ST. LOUIS - If youth hockey teams in St. Louis are a little tougher to play against this season, here’s why: they’ve been getting tips advice from the St. Louis Blues coaching staff.
Head Coach Ken Hitchcock and his staff are conducting free coaching clinics over the next several weeks to area youth, high school and travel coaches at Peabody Opera House. More than 70 coaches registered to attend the clinics.
“Being a coach is a big deal,” Hitchcock said during his presentation Wednesday at Peabody Opera House. “You have an awesome responsibility and you have to take it seriously every day.”
No one would know that better than Hitchcock, who ranks fourth all-time among NHL coaches with 757 wins. In 20 seasons behind an NHL bench, Hitchcock has led his teams to 14 Stanley Cup Playoff appearances and eight division titles. He won the Stanley Cup in 1999 and earned the NHL’s Jack Adams Award as coach of the year in 2012.
“The first coaching clinic I went to was in 1982 and it changed everything I did in hockey,” Hitchcock recalls. “I was a coach that had no technical knowledge and all my philosophy was based on hard work, outwork the other team. I had no plan, no system. I left the clinic after three days with a total plan of how to play the game and I carried that plan with me for over 20 years.”

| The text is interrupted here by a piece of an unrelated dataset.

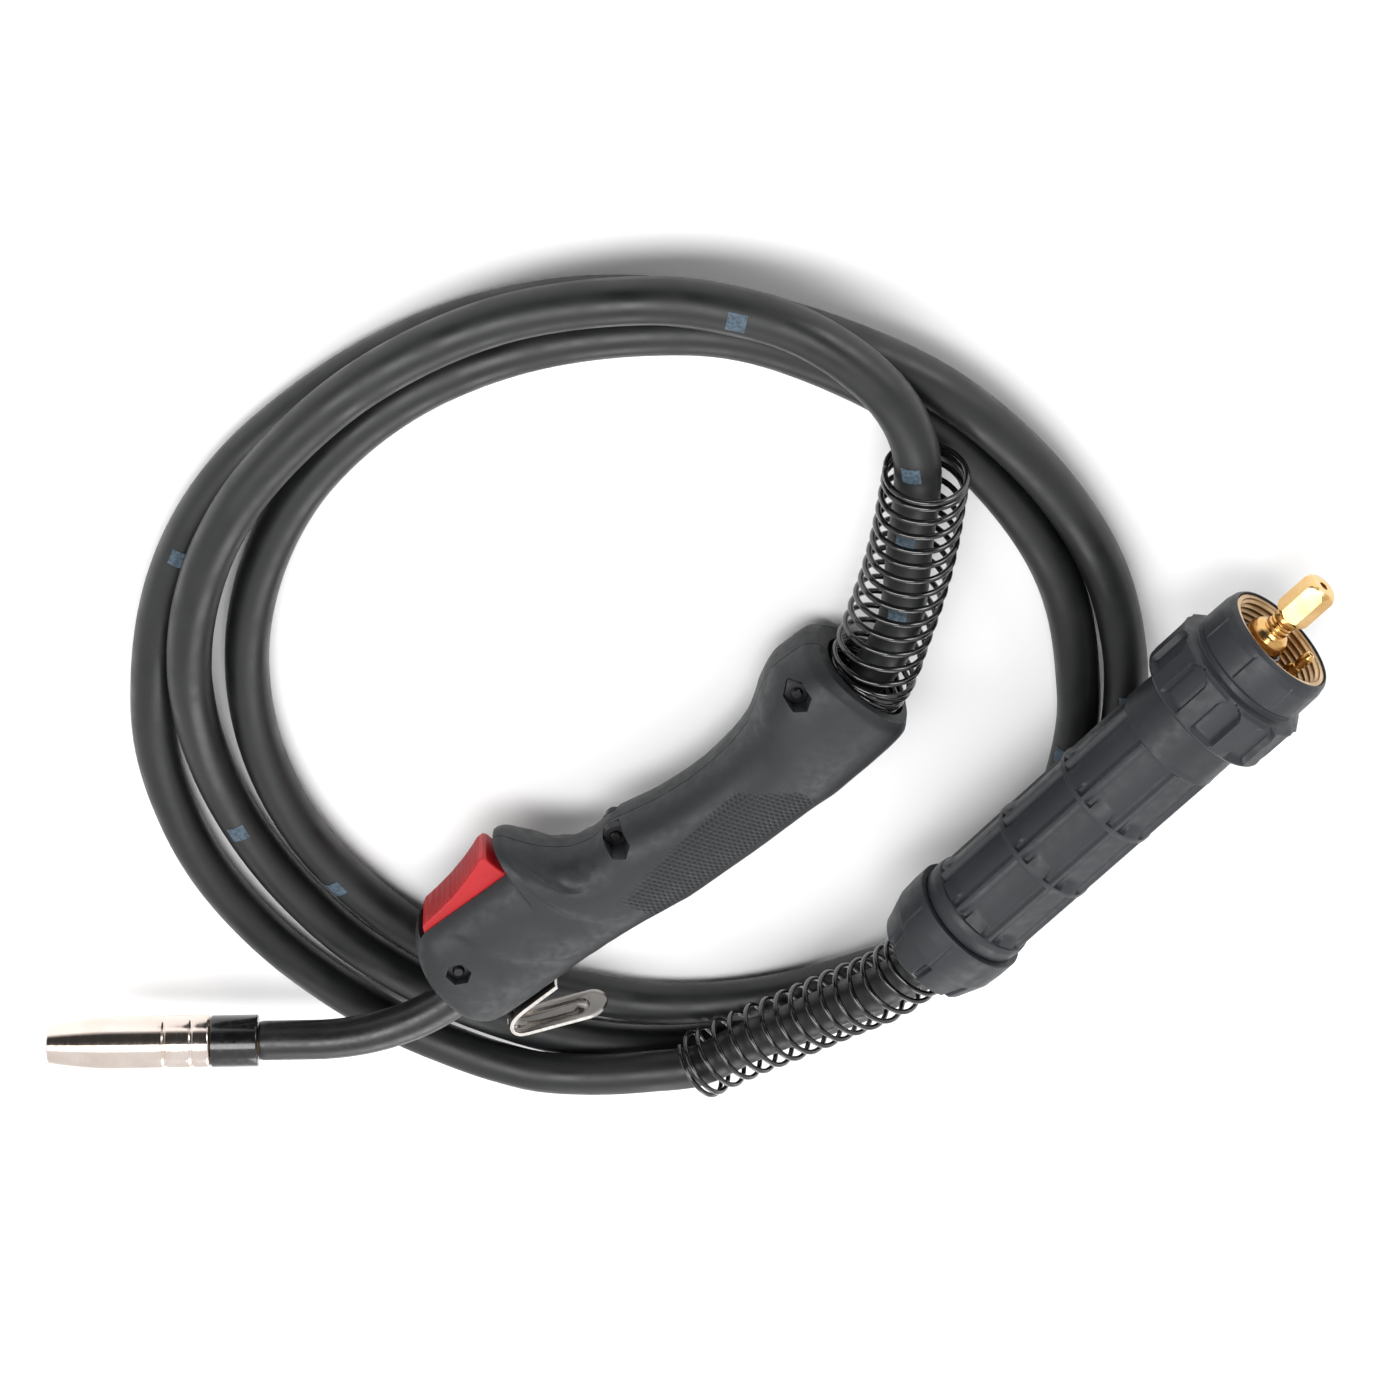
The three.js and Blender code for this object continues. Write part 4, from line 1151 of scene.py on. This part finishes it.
def connector():
    made = []

    def put(name, mesh, look, node, body="torch", **more):
        made.append(place(name, mesh, IN_CONNECTOR, look, node, body, **more))

    put("bend_guard_bell", turned(BELL, 240, corner=0.3, step=0.7, shape=bell_shape), "dark", "end_bell")
    body = turned(housing_profile(), 208, corner=0.25, step=0.9, shape=housing_shape)
    screw_hole = along_y(-20, -12, 1.6, SEAT_X, 0, 32)
    seat = along_y(-20, -15.9, 3.2, SEAT_X, 0, 48)
    put("grip_tube", combined(body, [screw_hole, seat]), "dark", "connector_housing")
    profile = [(12.6, 0), (12.6, 1.3), (16.3, 1.3), (16.3, 2.9), (17.2, 2.8), (17.7, 2), (17.7, 0)]
    put("grip_tube_screw", cross_headed(profile, SEAT_X, -17.1, 4, 0.4), "dark_steel", "housing_screw")
    nut = turned(nut_profile(), 320, corner=0.3, step=0.6, shape=nut_shape)
    put("union_nut", nut, "dark", "connector_nut", "coupling_nut")
    put("union_nut_thread", turned(thread_ring_profile(), 128, corner=0.12), "tan", "nut_thread_ring",
        "coupling_nut", smooth=25)
    face = turned([(113, 0), (113, 14.6), (134.5, 14.6), (134.5, 17.2), (138, 17.2), (138, 0)], 128)
    holes = [
        turned(bar(100, 150, r), 40, at, 0)
        for at, r in ((PIN_1, 2.45), (PIN_2, 2.45), (GAS_PIN, 2.1), (PLUG, 6.3))
    ]
    holes.append(along_y(-18, -12.2, 1.6, SEAT_X, 0, 24))
    put("plug_base", combined(face, holes), "brass", "plug_flange")
    profile = [
        (100.3, 1.7), (100.3, 5.9), (138.3, 5.9), (138.3, 7.6), (143, 7.6), (144, 7.25), (156.6, 6.9), (156.9, 5.9),
        (159.1, 5.9), (159.4, 6.7), (161.5, 6.5), (163.3, 5.9), (164.4, 4.9), (164.5, 3.8), (166, 3.8), (166.4, 3.3),
        (167, 3.8), (167.6, 3.3), (168.2, 3.8), (170, 3.8), (170, 1.7), (100.3, 1.7),
    ]
    put("plug_spigot", turned(profile, 96, PLUG, corner=0.3), "brass", "plug_body")
    hexagon = turned(bar(170.3, 184.4, hex_r(9.9)), 6, PLUG, 0)
    barrel = [
        (170.3, 1.4), (170.3, 4.9), (171.6, 5.75), (182, 5.75), (183.4, 5.2), (184.4, 4.1), (184.4, 1.4), (170.3, 1.4),
    ]
    cap = combined(hexagon, [turned(barrel, 96, PLUG, corner=0.25)], "INTERSECT")
    put("liner_cap", cap, "brass", "liner_nut", smooth=20)
    ring = circle(158, 7.05, 0.8, 20)
    put("seal_ring", turned(ring + ring[:1], 96, PLUG, 0), "black", "plug_o_ring", slot="cable_rubber")
    for number, at in ((1, PIN_1), (2, PIN_2)):
        pin = [
            (124, 0), (124, 1.45), (148, 1.45), (148.4, 1.15), (149, 1.15), (149.4, 1.45), (156.2, 1.45), (157.2, 1.1),
            (158, 0.45), (158, 0),
        ]
        node = f"contact_pin_{number}"
        put(f"spring_pin_{number}", turned(pin, 40, at, 0.15), "brass", node, node)
        put(f"pin_bush_{number}", turned(pipe(126, 146, 1.75, 2.1), 48, at, 0.1), "black", f"pin_sleeve_{number}")
    gas = [
        (126, 0.7), (126, 1.7), (160, 1.7), (160.4, 1.4), (161, 1.4), (161.4, 1.7), (164.6, 1.7), (166, 1.25),
        (166, 0.7), (126, 0.7),
    ]
    put("gas_spigot", turned(gas, 48, GAS_PIN, 0.15), "brass", "gas_pin")
    return made


connector_pieces = connector()

# ---- CAD nodes that stay as they are, mostly hidden inside, with their looks ----
KEPT = dict(
    trigger_pin="dark_steel", microswitch_body="black", switch_button="red", swan_neck_tube="old_brass",
    neck_nut="old_brass", cable_nipple_handle="old_brass", cable_in_handle="rubber", nozzle_spring="wire",
    cable_nipple_connector="old_brass", pin_wire_1="black", pin_wire_2="black", cable_in_connector="rubber",
)
for node, look in KEPT.items():
    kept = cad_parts[node]
    kept.material_slots[0].material = LOOK[look]
    kept.data.shade_smooth()
    kept.data.set_sharp_from_angle(angle=math.radians(40))

# ---- floor ----
sheet = bpy.data.meshes.new("floor")
half = 4
sheet.from_pydata([(-half, -half, 0), (half, -half, 0), (half, half, 0), (-half, half, 0)], [], [(0, 1, 2, 3)])
floor = bpy.data.objects.new("floor", sheet)
floor.location.z = -0.0003
floor.data.materials.append(floor_paint())
bpy.context.collection.objects.link(floor)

Coaches attending the clinics will also get presentations from Associate Coach Mike Yeo (power play), Assistant Coaches Ray Bennett (penalty kill), Rick Wilson (defense), Steve Thomas (forwards), Goalie Coach Jim Corsi (goalies) and Video Coach Sean Ferrell (skating skill development).
“As somebody who has coached for 35 years, I can really appreciate the involvement by the Blues,” said Dave Garth, who coaches hockey at Webster High School. “The Blues are doing well, and they’re still staying involved in the amateur hockey community. I’ve come to clinics like this before, and it’s great what the Blues are doing for amateur hockey.”
“Everybody has information, everybody is going to talk about technical information and how to teach, but these clinics show the big picture part of what it means to be a coach,” Hitchcock said. “I hope they leave here with a clear understanding of the responsibility that is ahead of them.
“We’ve gained the knowledge by going to clinics all over the world, and I think it’s on us to pass it on to them.”